* Set exercise
In the entries below, find the line containing "The OpenSCAD and". Copy it and all lines after it, exactly, through the end.

===== Input for this task =====

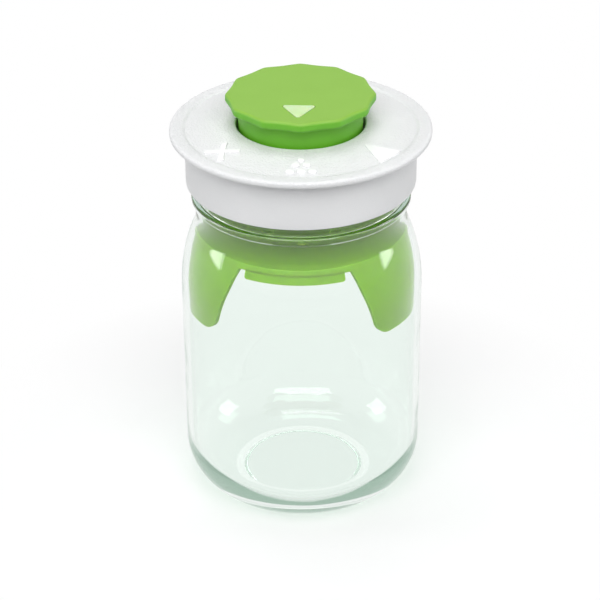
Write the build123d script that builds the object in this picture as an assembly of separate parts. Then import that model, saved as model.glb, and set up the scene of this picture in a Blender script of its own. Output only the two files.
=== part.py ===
from build123d import *
import os
from math import asin, atan2, cos, degrees, radians, sin, tan

# A fermentation jar: a glass jar with a screw lid, a stopper that turns in the lid to work its
# one-way valve, and a soft press with three wings that holds the food under its brine.
# Lengths are in millimetres. The jar stands on z = 0 with its axis on +Z. The front is -Y,
# where the stopper's pointer stands at rest, and positive turns are to the right of it.

# Glass jar
body_radius = 54.0
glass_wall = 2.8
floor_thickness = 5.5
punt_depth = 1.6
bearing_width = 3.0
bearing_margin = 1.0
heel_rounding = 22.4
inner_heel_rounding = 20.0
shoulder_height = 117.2
shoulder_step = 7.4
shoulder_rise = 17.7
shoulder_rounding = 74.0
waist_rounding = 18.0
waist_to_bead = 8.7
bead_proud = 1.8
bead_width = 3.8
bead_rounding = 1.4
finish_inset = 0.3
finish_height = 25.6
lip_rounding = 1.1

# Gasket between the lid and the glass rim
gasket_thickness = 2.0
gasket_side_gap = 0.2
seat_gap = 0.3

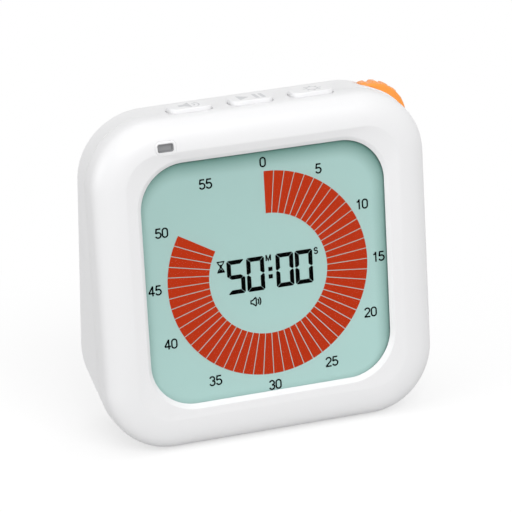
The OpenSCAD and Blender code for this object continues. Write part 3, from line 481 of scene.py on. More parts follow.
# Smoked polycarbonate, polished in its mould: a mid grey that is glossier than the case.
smoke_lens = moulded("smoke_lens", "#929395", 0.22, 1.58, 0.5, 0.001)
bm = bmesh.new()
lens_steps = (
    (-0.5, 1.0), (-0.38, 0.98), (-0.31, 0.88), (-0.25, 0.28), (-0.18, 0.17), (-0.11, 0.14),
    (-0.04, 0.18), (-0.04, 3.4), (0.6, 3.4), (0.6, 4.2), (-0.04, 4.2), (-0.04, 7.9),
)
skin(bm, [lens_ring(bm, out, depth) for out, depth in lens_steps])
lens = place(as_object(bm), "indicator_window", "case", "smoke_lens", smoke_lens)
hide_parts("indicator_lens")


# ---- rear shell ----
# The rear half: a deep tray that narrows towards a leaning back, moulded in the same white ABS.
# It holds the battery bay with its door's ledge, the speaker grille, the wheel's slot and the posts.

lean = radians(8.5)
back_y, back_z = 14.2, 4.88
edge_r = 4.0
rear_half_w, rear_half_h = 44.96, 43.56
# each corner's radius at the parting line and on the back, and where the back's one is centred
rear_corners = (
    (16.5, 16.0, 27.36, 67.31), (17.5, 17.7, -25.25, 65.1),
    (17.5, 22.2, -21.16, 18.2), (17.5, 22.2, 21.16, 18.2),
)
out_of_back = Vector((0, cos(lean), sin(lean)))


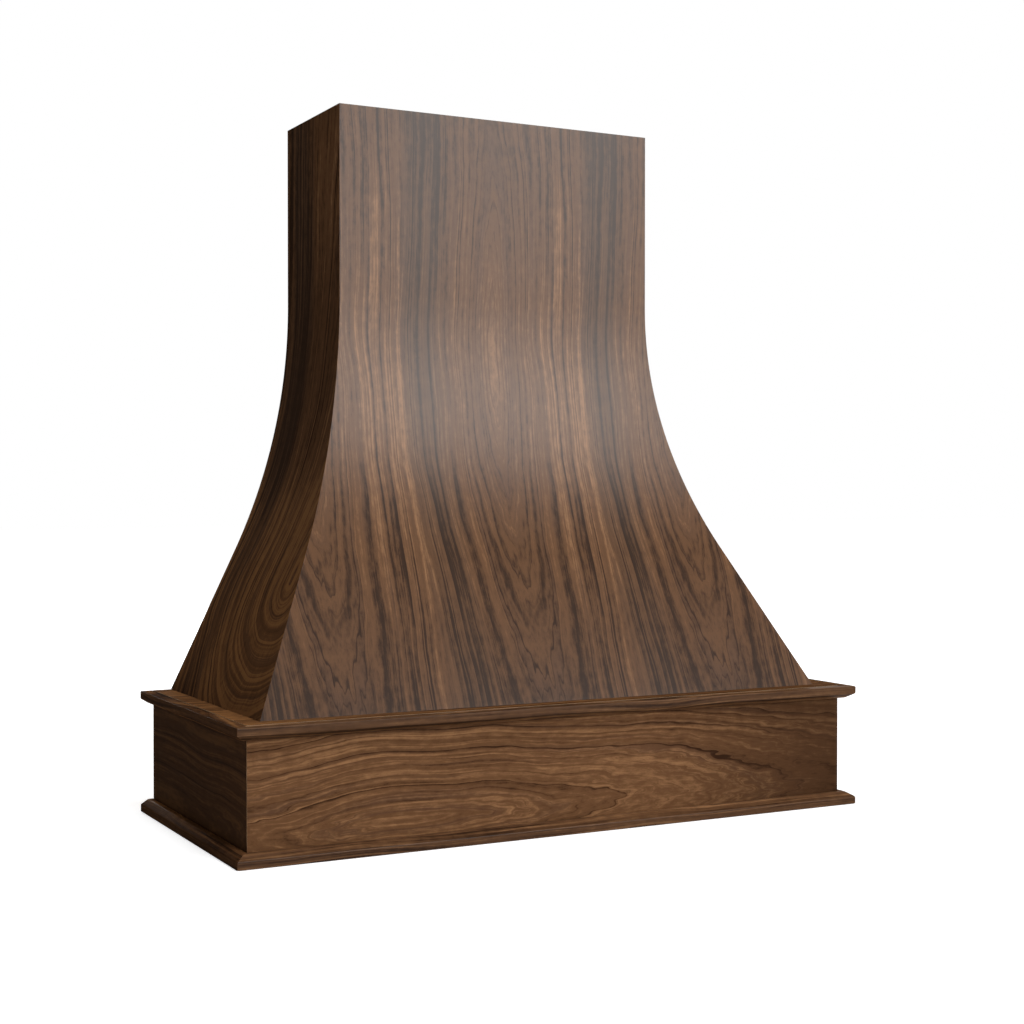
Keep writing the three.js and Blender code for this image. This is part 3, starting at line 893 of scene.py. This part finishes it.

=====

* Exercise response
The OpenSCAD and Blender code for this object continues. Write part 3, from line 481 of scene.py on. More parts follow.
# Smoked polycarbonate, polished in its mould: a mid grey that is glossier than the case.
smoke_lens = moulded("smoke_lens", "#929395", 0.22, 1.58, 0.5, 0.001)
bm = bmesh.new()
lens_steps = (
    (-0.5, 1.0), (-0.38, 0.98), (-0.31, 0.88), (-0.25, 0.28), (-0.18, 0.17), (-0.11, 0.14),
    (-0.04, 0.18), (-0.04, 3.4), (0.6, 3.4), (0.6, 4.2), (-0.04, 4.2), (-0.04, 7.9),
)
skin(bm, [lens_ring(bm, out, depth) for out, depth in lens_steps])
lens = place(as_object(bm), "indicator_window", "case", "smoke_lens", smoke_lens)
hide_parts("indicator_lens")


# ---- rear shell ----
# The rear half: a deep tray that narrows towards a leaning back, moulded in the same white ABS.
# It holds the battery bay with its door's ledge, the speaker grille, the wheel's slot and the posts.

lean = radians(8.5)
back_y, back_z = 14.2, 4.88
edge_r = 4.0
rear_half_w, rear_half_h = 44.96, 43.56
# each corner's radius at the parting line and on the back, and where the back's one is centred
rear_corners = (
    (16.5, 16.0, 27.36, 67.31), (17.5, 17.7, -25.25, 65.1),
    (17.5, 22.2, -21.16, 18.2), (17.5, 22.2, 21.16, 18.2),
)
out_of_back = Vector((0, cos(lean), sin(lean)))


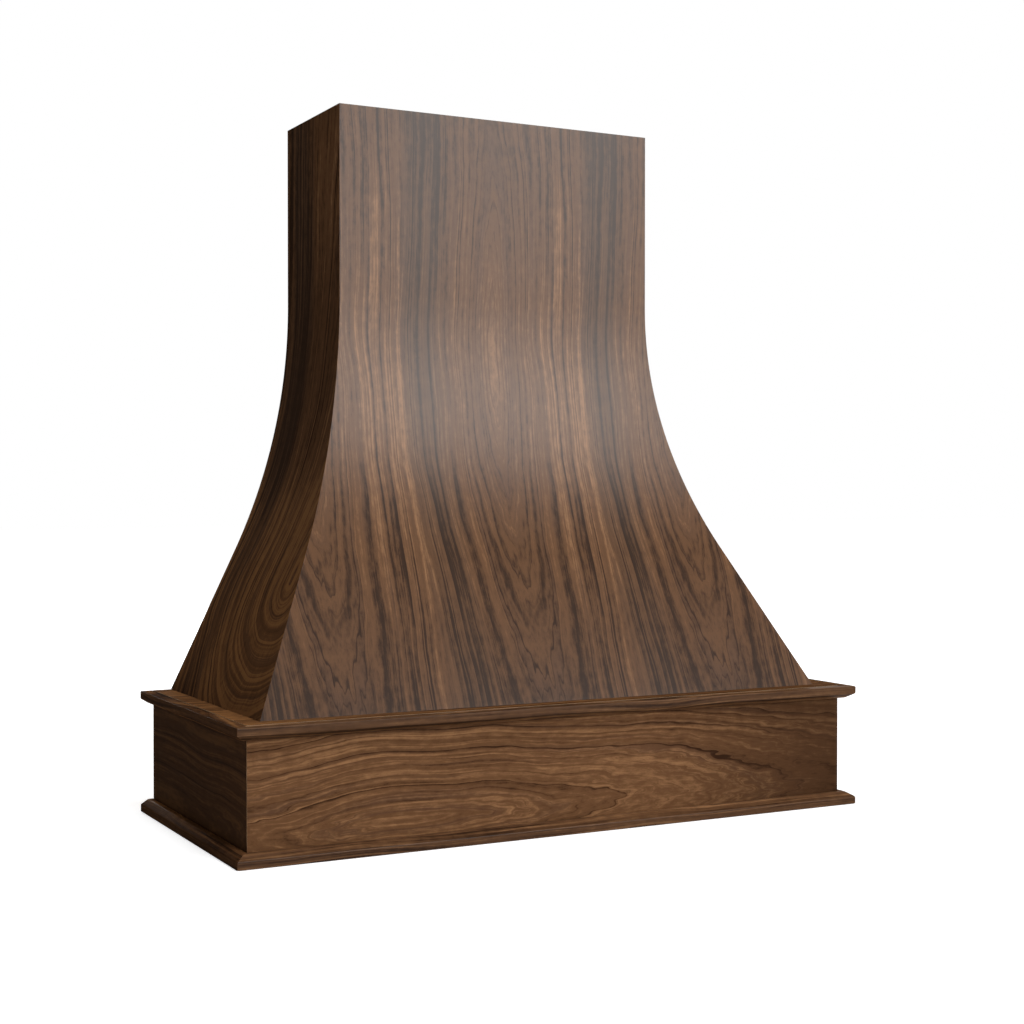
Keep writing the three.js and Blender code for this image. This is part 3, starting at line 893 of scene.py. This part finishes it.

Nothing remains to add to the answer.